Celui-ci tient, pour une large part, à l’effet négatif attendu des températures très supérieures aux normales saisonnières sur les dépenses d’énergie (-3,5% t/t) et d’habillement dans une moindre mesure (-3% t/t). En ce qui concerne l’impact négatif des attentats terroristes du 13 novembre sur l’activité, les données agrégées dont nous disposons ne permettent pas de l’isoler. Mais la baisse de 1,1% des dépenses d’hébergement-restauration (après déjà -0,5% au troisième trimestre) en porte probablement la trace, de même que le nouveau recul des dépenses dans le commerce (-1,1% après -1% le trimestre précédent). En plus de résulter de facteurs ponctuels, ces chiffres négatifs de la consommation sur l’ensemble du trimestre masquent le net rebond des dépenses en biens enregistré en décembre (+0,7% m/m après -1,4% et -0,2% en novembre et octobre, respectivement). Celui-ci est de bon augure pour les perspectives de croissance de début d’année.

L’investissement a, lui, réservé une bonne surprise avec, non seulement, une hausse plus importante que prévu de l’investissement des entreprises (+1,3% t/t), mais aussi une hausse inattendue de l’investissement des ménages (+0,1% t/t, la première depuis début 2013) et des administrations publiques (+0,4%). Ces évolutions sont encourageantes pour la soutenabilité de la reprise. On ne peut, en revanche, pas dire la même chose de la croissance de la consommation publique (+0,4% t/t), toujours soutenue, mais qui devrait décélérer d’après le programme d’économies budgétaires. L’addition des composantes de la demande intérieure finale lui permet d’apporter une contribution symbolique à la croissance, de +0,1 point de pourcentage.

Par ailleurs, les exportations ont rebondi comme prévu (+0,6% après -0,6%), ce qui est une bonne nouvelle. Mais on peut penser que ce rebond aurait été plus important sans les difficultés économiques actuelles de nombreux pays émergents. Le résultat le plus surprenant des chiffres de croissance du quatrième trimestre est la contribution des variations de stocks, encore positive, à peine moins qu’au troisième trimestre (0,5 point après 0,6 point). L’absence de correction laisse perplexe et constitue un risque pour la croissance du prochain trimestre. Cette contribution des stocks s’accompagne d’une nouvelle forte progression des importations (+1,6% t/t après +1,5% au troisième trimestre), et donc d’une contribution encore négative du commerce extérieur (-0,3 point après -0,7)1.

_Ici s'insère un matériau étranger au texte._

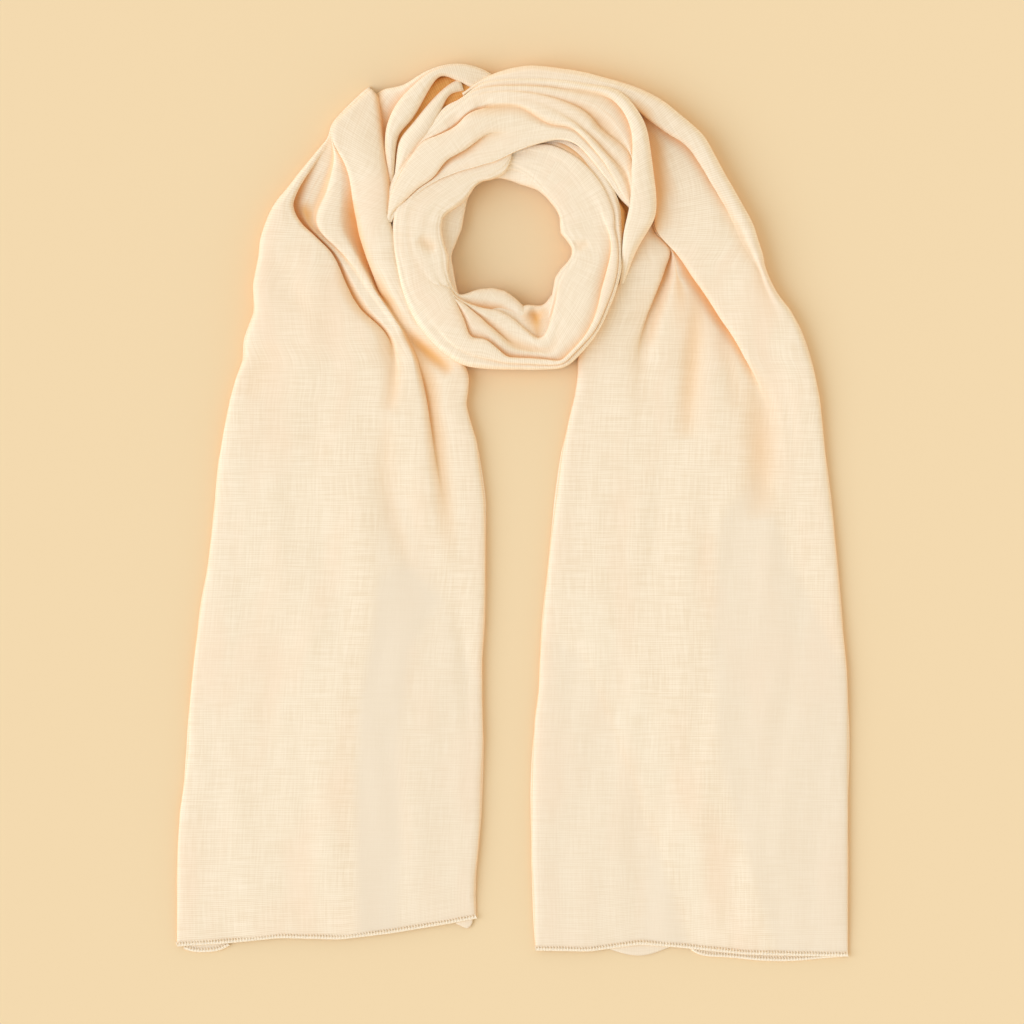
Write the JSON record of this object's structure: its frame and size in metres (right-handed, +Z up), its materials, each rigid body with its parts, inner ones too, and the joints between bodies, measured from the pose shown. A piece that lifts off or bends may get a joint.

Sur l’ensemble de 2015, la croissance s’élève finalement à 1,1% en moyenne annuelle. C’est peu mais c’est mieux que les trois années précédentes de quasi-stagnation économique. Toute l’attention se porte désormais sur 2016. Le début d’année est marqué par de fortes inquiétudes sur la croissance des pays émergents et les effets négatifs de la chute des prix du pétrole sur la croissance des pays exportateurs. A ce jour, toutefois, ces perturbations ne semblent pas peser sur la confiance. Les enquêtes de l’INSEE, disponibles jusqu’en janvier, restent, en effet, orientées en hausse, soutenues par les effets positifs du recul des prix du pétrole sur le pouvoir d’achat et les coûts de production. Pour conclure, la reprise, bien que malmenée, conserve de nombreux facteurs de soutien et un rebond de la croissance à +0,4% t/t au premier trimestre est attendu.

NOTES

  1. La première estimation de la croissance est publiée désormais moins de 30 jours après la fin du trimestre (au lieu de 45 jours auparavant). L’INSEE continue de fournir en même temps les composantes de la croissance. La France est le premier pays de la zone euro à publier aussi tôt toutes ces informations (se calant ainsi sur les Etats- Unis). L’INSEE prévient toutefois qu’il peut en résulter des révisions légèrement plus amples qu’auparavant, surtout sur le commerce extérieur et les stocks.